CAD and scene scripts
********************

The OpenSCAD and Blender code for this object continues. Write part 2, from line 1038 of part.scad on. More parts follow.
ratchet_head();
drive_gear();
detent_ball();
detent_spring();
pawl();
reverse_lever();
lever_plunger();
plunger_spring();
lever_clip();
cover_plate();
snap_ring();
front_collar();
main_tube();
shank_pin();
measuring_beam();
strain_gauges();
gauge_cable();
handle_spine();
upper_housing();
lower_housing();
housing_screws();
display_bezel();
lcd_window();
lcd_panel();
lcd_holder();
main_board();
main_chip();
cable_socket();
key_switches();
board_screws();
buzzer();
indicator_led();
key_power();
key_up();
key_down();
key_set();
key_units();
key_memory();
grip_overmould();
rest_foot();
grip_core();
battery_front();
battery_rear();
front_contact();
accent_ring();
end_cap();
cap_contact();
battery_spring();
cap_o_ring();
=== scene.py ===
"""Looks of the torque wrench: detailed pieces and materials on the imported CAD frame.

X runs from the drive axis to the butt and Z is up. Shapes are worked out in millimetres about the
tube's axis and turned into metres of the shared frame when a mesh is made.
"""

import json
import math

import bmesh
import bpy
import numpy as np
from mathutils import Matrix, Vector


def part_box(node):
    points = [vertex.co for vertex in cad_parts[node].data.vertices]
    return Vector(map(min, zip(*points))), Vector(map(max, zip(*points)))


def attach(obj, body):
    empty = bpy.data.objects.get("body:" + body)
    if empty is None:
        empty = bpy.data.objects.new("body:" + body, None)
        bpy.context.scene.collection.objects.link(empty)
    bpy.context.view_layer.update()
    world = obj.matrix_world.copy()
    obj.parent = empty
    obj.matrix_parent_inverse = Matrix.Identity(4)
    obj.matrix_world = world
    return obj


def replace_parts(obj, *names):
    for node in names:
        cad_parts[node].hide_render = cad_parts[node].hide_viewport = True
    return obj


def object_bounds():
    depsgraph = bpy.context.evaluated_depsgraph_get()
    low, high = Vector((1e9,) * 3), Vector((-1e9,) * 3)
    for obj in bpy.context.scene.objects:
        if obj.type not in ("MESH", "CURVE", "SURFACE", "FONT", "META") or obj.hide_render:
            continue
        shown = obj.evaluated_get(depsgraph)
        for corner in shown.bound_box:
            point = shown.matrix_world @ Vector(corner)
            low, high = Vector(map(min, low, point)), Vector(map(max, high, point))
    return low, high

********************

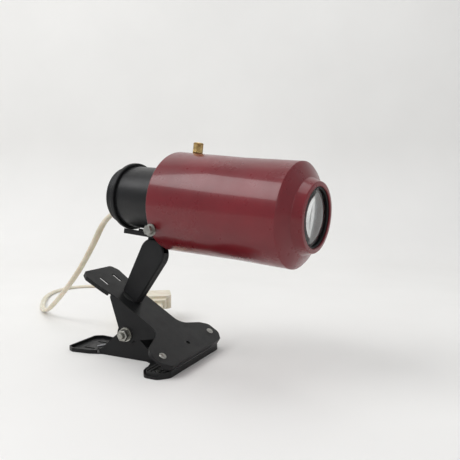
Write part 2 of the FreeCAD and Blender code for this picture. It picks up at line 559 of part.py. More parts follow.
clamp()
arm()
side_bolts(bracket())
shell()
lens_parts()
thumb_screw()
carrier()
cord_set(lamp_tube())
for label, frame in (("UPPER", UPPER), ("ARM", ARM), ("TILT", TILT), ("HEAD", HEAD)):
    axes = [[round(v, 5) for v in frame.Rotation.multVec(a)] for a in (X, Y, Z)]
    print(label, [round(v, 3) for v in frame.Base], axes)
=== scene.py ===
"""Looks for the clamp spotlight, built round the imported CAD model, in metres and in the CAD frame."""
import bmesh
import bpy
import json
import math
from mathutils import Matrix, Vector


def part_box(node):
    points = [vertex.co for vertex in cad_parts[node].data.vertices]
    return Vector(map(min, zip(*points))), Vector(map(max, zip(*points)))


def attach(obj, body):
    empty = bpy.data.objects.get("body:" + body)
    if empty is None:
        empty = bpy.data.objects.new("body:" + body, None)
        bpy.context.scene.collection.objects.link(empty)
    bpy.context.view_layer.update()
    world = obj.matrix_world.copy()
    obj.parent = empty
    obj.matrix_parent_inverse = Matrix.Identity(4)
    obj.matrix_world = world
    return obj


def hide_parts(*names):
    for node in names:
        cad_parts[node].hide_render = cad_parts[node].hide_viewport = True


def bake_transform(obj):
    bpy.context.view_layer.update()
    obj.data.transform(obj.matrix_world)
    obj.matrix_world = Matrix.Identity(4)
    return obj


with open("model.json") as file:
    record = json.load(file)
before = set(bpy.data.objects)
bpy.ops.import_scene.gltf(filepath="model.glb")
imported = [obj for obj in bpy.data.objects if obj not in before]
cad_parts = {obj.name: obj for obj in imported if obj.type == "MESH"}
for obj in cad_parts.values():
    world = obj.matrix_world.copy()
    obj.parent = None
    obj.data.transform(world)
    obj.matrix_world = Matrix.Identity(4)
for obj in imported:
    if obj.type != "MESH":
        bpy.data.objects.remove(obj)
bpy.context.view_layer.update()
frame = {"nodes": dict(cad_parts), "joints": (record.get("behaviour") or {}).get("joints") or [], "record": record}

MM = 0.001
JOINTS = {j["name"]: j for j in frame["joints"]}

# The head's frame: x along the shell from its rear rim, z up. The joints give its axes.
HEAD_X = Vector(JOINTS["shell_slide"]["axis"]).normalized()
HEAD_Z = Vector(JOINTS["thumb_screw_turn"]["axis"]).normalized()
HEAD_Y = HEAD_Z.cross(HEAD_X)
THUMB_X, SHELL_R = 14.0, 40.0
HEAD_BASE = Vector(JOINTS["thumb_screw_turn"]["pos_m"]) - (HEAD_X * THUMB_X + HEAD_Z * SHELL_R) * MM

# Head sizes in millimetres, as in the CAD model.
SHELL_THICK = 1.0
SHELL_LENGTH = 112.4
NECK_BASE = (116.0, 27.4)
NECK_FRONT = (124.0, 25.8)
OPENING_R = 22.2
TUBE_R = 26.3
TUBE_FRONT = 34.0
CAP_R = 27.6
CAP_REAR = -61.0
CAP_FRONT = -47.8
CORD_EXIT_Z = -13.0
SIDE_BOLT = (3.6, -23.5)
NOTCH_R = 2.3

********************

STATED TASK |
Reproduce only the lines from the one containing "Vector(map(max, high, point))" through the one containing "return low, high", inclusive of both.

SOLUTION BELOW |
            low, high = Vector(map(min, low, point)), Vector(map(max, high, point))
    return low, high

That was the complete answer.